I had hoped for leadership and courage from this revered entity, and I am still sitting here wondering what happened to that and why this church seems to drain those qualities out of the active parts of its institutions that should be beacons of light for an expanding, embracing church. LGBT people are deferred again, and worse.
There will be a time of deep reflection, as there always is when profound discrimination occurs. It will take courage on our part to do this honestly. It is true that our effort itself was enough to proclaim our faith and our sense of what it means to see Jesus as the ideal example of Compassion and Love. It was in that sense a wonderful, fulfilling experience and great success! And I do not speak for RMN when I say that I think we need to ask ourselves to squarely face facts about whether The United Methodist Church can accommodate growth and inclusion, or whether it is now demonstrating a commitment to mere survival another way, a way that is out of integrity with its own Constitution. In other words, does the UMC have the actual capacity to accommodate inclusion?
All of this is good information for us to have, and to have now, and we can, each of us, determine what to do with it. Some will look to General Conference 2012 and beyond. Some will look to reorganizing the church's international structure to accommodate regional differences. Some will look to change closed hearts, doors and minds one at a time. I will tell you that, like in my secular job as a plaintiff's discrimination lawyer, when I see terrible and hurtful injustice, it causes a visceral reaction, and, often anger. When this kind of discrimination and injustice is coupled with lack of integrity - and by that I mean saying one thing (Constitution; Par. 139) and doing another (1032 and today's decisions), it is just that much worse, at least for me.

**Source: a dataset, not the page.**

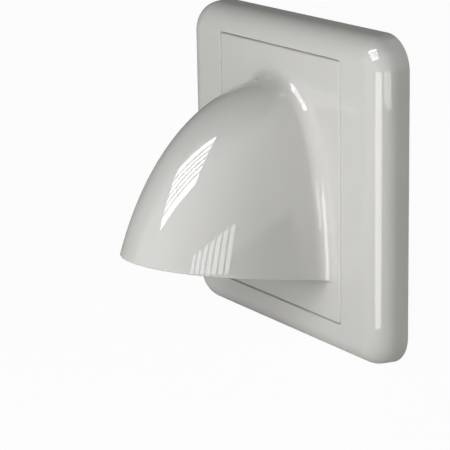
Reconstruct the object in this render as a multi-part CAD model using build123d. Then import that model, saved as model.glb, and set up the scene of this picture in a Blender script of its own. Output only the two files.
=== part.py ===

My work continues in other forums and places in the world at the moment! I presently have a case in which African-Americans, my clients, were denied admittance to an upscale night club because of the color of their skin. The employees were told not to allow more than 25% African-Americans in at any one given time. This is, also, outrageous discrimination. Businesses cannot discriminate in that way. Churches, on the other hand, can.
My prayer tonight is that the vulnerable people who may take the actions of the Church to be a rejection of them by God are held safe and are protected from further harm.